* Prompt *
Would you quote the material below from its first line through the line containing "two spoked wheels.", exactly and with both ends included?

* Data provided *
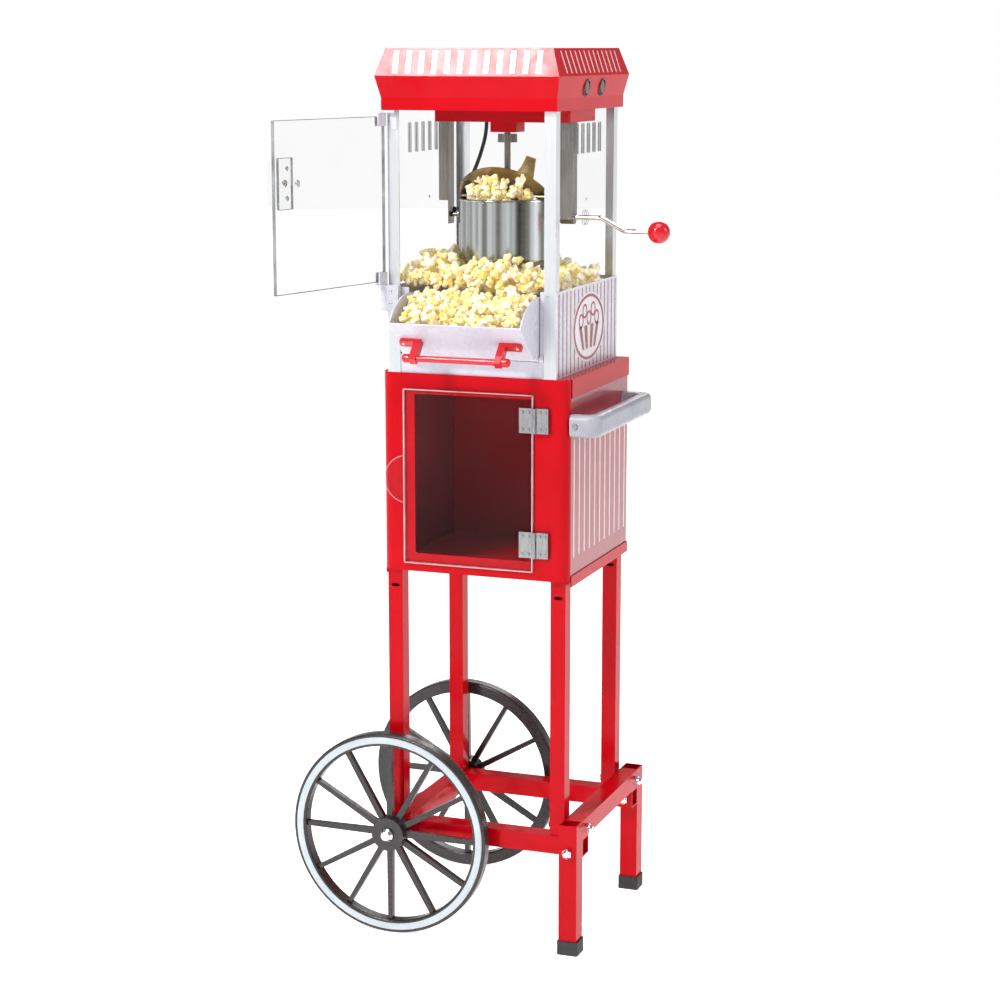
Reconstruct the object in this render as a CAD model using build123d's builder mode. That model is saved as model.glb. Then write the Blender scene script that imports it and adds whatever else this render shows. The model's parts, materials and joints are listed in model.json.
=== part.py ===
"""Popcorn cart: a kettle popcorn machine on a storage cabinet with two spoked wheels.

Millimetres, +Z up, the floor at Z = 0. The origin is on the floor under the middle of the
cabinet. The front faces -Y, the wheels are at the -X end, the push handle at the +X end.
The cart is drawn with its popper door, its tray and its kettle lid open, the rest closed.
"""
from math import atan2, cos, degrees, hypot, pi, radians, sin, tan
import os

from build123d import *

os.makedirs("parts", exist_ok=True)

# ---------------------------------------------------------------- driving dimensions
total_height = 1143.0

# Lower frame
rail_tube = 24.0          # square tube of the rails, cross bars and feet
leg_tube = 20.0           # square tube of the four legs
tube_wall = 1.5
rail_y = 106.0            # middle of each rail and leg, front and rear
rail_z = 137.0
frame_left, frame_right = -121.0, 146.5
leg_x = 111.0
foot_cap_height = 18.0
foot_floor = 4.0          # rubber under the end of each foot's tube
bolt_radius, bolt_hole = 3.0, 3.15

# Wheels
axle_x, axle_z = -111.0, 135.0
axle_radius = 5.0
wheel_radius = 135.0
wheel_y = 139.0           # middle of each wheel
wheel_width = 18.0
rim_inner_radius = 118.0
hub_radius = 22.0
hub_half_width = 12.0
spoke_count = 12

# Cabinet
cabinet_x, cabinet_y = 125.0, 123.0      # half width and half depth
cabinet_bottom, cabinet_top = 484.0, 740.0
sheet = 2.0
corner_radius = 14.0
corner_slack = 0.1                       # between the round corners of the front panel and of what sits in it
front_return = 14.0                      # depth of the front panel's folded sides
band = 1.5                               # how far floor and top fold out over the sides
floor_band = (476.0, 490.0)
top_band_bottom = 716.0
cabinet_opening = (-80.0, 79.0, 508.0, 714.0)   # x from, x to, z from, z to
door_sheet = (-94.0, 80.3, 495.0, 720.0)
door_face_y = -127.5
door_thickness = 4.0
tab_centre, tab_radius = (-89.0, 603.8), 31.0
pin_x, pin_y = 83.2, -130.2
pin_radius, knuckle_radius, leaf_thickness = 1.5, 2.5, 1.5
hinge_spans = ((514.0, 547.0), (672.5, 704.0))  # z of the lower and the upper hinge

# Popcorn machine on top: its case stands a little to the left of the kettle
case_x = -3.0
case_half_x, case_half_y = 111.0, 122.0
case_bottom, base_top, ceiling_z = 740.0, 848.0, 1069.0
post_leg, post_wall = 15.0, 1.5
window_thickness = 2.5
deck_z = 757.0
tray_opening = (87.5, 760.8)             # half width, z of its lower edge

# Canopy: half width, half depth and height of each level
canopy_levels = (
    (115.5, 131.4, 1067.6),
    (115.5, 131.4, 1082.8),
    (120.7, 139.8, 1109.4),
    (109.5, 129.8, total_height),
)
canopy_wall = 2.5
switch_y = (-28.0, 33.0)
switch_z = 1094.4
rocker_tilt = 8.0                        # degrees each side of level

# Kettle
kettle_radius, kettle_wall, kettle_floor = 62.5, 1.2, 3.0
kettle_bottom, kettle_rim = 876.0, 955.0
pivot_z = 932.0
rod_radius = 3.2
boss_x = 66.0                            # outer face of the kettle's pivot bosses
hanger_inner_x = 77.0                    # inner face of the left hanger
stir_radius = 4.0
flap_hinge = (-6.6, 958.6)               # y, z
flap_angle = 44.0                        # how far the lid's flap stands open
flap_underside, flap_thickness = 3.1, 1.2

# Popper door, as drawn
popper_hinge = (-117.5, -128.0)
popper_open = 103.0                      # degrees from closed
popper_width, popper_thickness = 218.0, 4.0
popper_bottom, popper_top = 855.0, 1060.0
popper_pin_radius = 2.0

# Tray, as drawn: y and z of the corners of its side
tray_pivot = (-119.0, 765.0)
tray_heel = (-144.5, 768.0)
tray_lip = (-189.0, 810.0)
tray_crest = (-135.2, 841.3)
tray_back = (-78.4, 826.9)
tray_half_width = 86.5
tray_sheet = 1.5
tray_rod_radius = 2.0
handle_reach = 27.0                      # from the tray's front to the middle of its bar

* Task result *
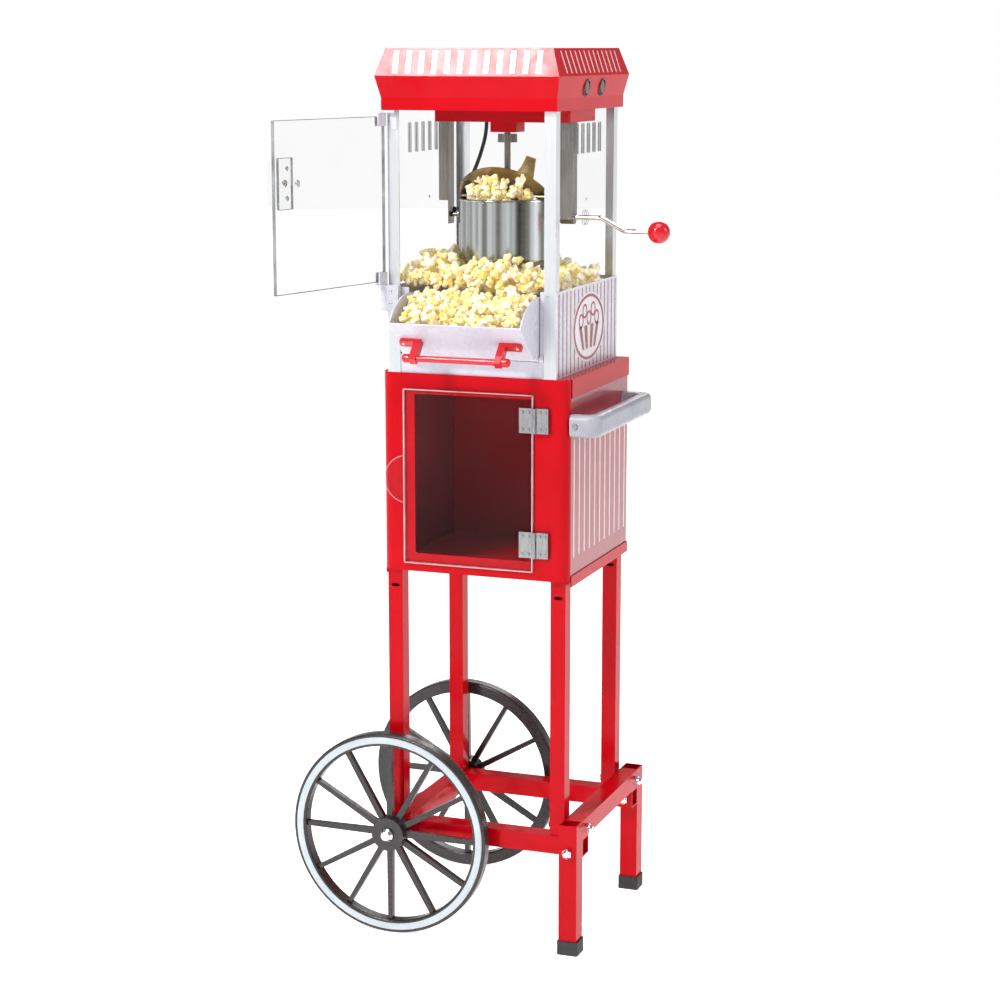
Reconstruct the object in this render as a CAD model using build123d's builder mode. That model is saved as model.glb. Then write the Blender scene script that imports it and adds whatever else this render shows. The model's parts, materials and joints are listed in model.json.
=== part.py ===
"""Popcorn cart: a kettle popcorn machine on a storage cabinet with two spoked wheels.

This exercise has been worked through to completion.